I grew up using nickelsen files, but they now seem to be much softer. I have bought several and they cut the depth guides on the chain ok, but won't touch my Kelly ax. Does any one know where I can get good hard files?

The last good file I bought was a no name that cost about 1.50 at Wal-Mart. The one I paid three something for at wally world last night is about the same as the nickelsen. NFG!

I may have to go to using the wet grinder on the Kelly like I have been on the Knot Klipper. No file has ever been hard enough to sharpen that ax!


----------



## BluntForgedEdge (Jan 26, 2013)

Try looking into Pferd or Grobet. Hope you find what you're looking for!


----------



## Jordan3605 (Jan 26, 2013)

I have had very good luck with Timber Savage Files.
Stihl makes good files also


----------



## woodchuck357 (Jan 26, 2013)

*I have used most saw branded files*

and the ones I've tried are just to soft. I will check the others out.


----------



## Hinerman (Jan 26, 2013)

woodchuck357 said:


> I grew up using nickelsen files, but they now seem to be much softer. I have bought several and they cut the depth guides on the chain ok, but won't touch my Kelly ax. Does any one know where I can get good hard files?
> 
> The last good file I bought was a no name that cost about 1.50 at Wal-Mart. The one I paid three something for at wally world last night is about the same as the nickelsen. NFG!
> 
> I may have to go to using the wet grinder on the Kelly like I have been on the Knot Klipper. No file has ever been hard enough to sharpen that ax!

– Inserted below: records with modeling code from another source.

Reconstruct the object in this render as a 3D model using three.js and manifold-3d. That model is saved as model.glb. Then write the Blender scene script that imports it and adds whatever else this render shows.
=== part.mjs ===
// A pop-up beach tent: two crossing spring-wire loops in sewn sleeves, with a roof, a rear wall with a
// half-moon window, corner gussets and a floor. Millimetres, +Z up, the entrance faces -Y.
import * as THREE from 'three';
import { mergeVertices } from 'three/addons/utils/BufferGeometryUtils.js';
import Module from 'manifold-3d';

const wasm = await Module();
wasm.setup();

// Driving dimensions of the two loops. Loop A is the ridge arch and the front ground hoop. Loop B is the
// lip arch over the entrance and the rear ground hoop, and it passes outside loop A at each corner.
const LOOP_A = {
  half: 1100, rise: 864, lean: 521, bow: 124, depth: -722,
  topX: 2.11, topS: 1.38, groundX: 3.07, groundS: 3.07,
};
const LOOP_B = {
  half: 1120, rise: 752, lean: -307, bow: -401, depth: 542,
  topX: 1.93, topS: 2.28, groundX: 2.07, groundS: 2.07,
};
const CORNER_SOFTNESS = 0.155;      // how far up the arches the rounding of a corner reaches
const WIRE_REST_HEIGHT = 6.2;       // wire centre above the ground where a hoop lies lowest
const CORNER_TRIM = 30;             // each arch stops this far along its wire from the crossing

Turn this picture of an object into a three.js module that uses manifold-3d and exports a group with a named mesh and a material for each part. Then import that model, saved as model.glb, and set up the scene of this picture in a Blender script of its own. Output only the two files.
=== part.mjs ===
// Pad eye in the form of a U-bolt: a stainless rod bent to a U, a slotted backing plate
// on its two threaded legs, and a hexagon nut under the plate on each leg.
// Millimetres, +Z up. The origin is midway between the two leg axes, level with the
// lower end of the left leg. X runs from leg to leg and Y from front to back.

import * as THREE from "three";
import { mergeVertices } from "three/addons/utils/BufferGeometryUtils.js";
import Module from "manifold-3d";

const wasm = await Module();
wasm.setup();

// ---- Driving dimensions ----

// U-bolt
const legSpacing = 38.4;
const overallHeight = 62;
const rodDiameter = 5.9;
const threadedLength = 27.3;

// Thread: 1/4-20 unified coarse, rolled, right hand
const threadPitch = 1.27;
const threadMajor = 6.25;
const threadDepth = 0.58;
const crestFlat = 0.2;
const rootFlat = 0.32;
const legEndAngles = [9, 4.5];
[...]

Here is a thread. The people that use these really like them. They are a site sponsor at the top of the page (Save Edge). If I buy any I will try these first.

Here is the thread: http://www.arboristsite.com/chain-sharpening/152695.htm

Here is the website: Save Edge | Home of the sharpest files in the business.


----------



## BluntForgedEdge (Jan 26, 2013)

Forgot to mention and if one can find them, *F. ####* makes files also.


----------



## dancan (Jan 27, 2013)

The old Nicholson files were made in USA and Canada , the new ones that I have seen are made in Mexico .
I bought a couple of three sided Mexican files last summer and have no issues with them , they cut very well and leave a smooth surface . Machete is also stamped on the tang .
As others have said , Save Edge , Grobet , Pferd are good .


----------



## woodchuck357 (Jan 27, 2013)

*A file that works well on saw chain*

is no recommendation for sharpening axes. The edge of a good ax is much harder than any part of a saw chain. I have no problem with sharpening chains.


----------



## BluntForgedEdge (Jan 27, 2013)

*Re: A file that works well on saw chain*



woodchuck357 said:


> is no recommendation for sharpening axes. The edge of a good ax is much harder than any part of a saw chain. I have no problem with sharpening chains.

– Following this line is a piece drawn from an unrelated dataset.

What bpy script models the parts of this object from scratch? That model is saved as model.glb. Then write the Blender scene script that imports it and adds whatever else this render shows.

On another popular online forum, there's an axe sub-forum and the file manufacturers already mentioned (Grobet, Pferd, Friedrich D.) are what was advised/recommended. Again, hope you find what you're looking for and file away!


----------



## super3 (Feb 18, 2013)

woodchuck357 said:


> is no recommendation for sharpening axes. The edge of a good ax is much harder than any part of a saw chain. I have no problem with sharpening chains.





Save Edge makes a whole line of files. Not just for chainsaws.


----------



## ky044 (Mar 6, 2013)

Have you tried a double cut file..also if you have dull worn files take some white vinegar and pour it in a pan lay your files in it for a few days it will make them cut like new..


----------



## mad murdock (Dec 30, 2013)

If you have some old files that were good, just ed from use, SavEdge will resharpen files. Their resharpen service is a little over a buck per file. Plus they have a great selection of new files at reasonable prices.


----------



## one.man.band (Dec 31, 2013)

woodchuck357:
have you ever looked into diamond grit files? a few manufacturers out there make them for saw chain use. some flat diamond grit "stones" are made for knifes and axe style sharpening.

have not tried any of those above yet, but may do so. hoping they dont wear out as fast as steel files.

have not swung an axe for splitting in a while. not an expert, but have found that when the edge is duller, axe does not stick as often.

regards,
-joe


----------



## AVB (Jan 1, 2014)

With some hard metal used today it takes a Tungsten Carbide File to even cut them down. They do make them flat file versions; just Google for types and sources. 

Most of my need here has been generally cutting down harden welds which I have been the same rotary carbide file for 15 yrs.

The round files I have used from Oregon cut great when new but just don't hold their edge long when sharping chains so I keep a good supply on hand during the busy wood cutting season.


----------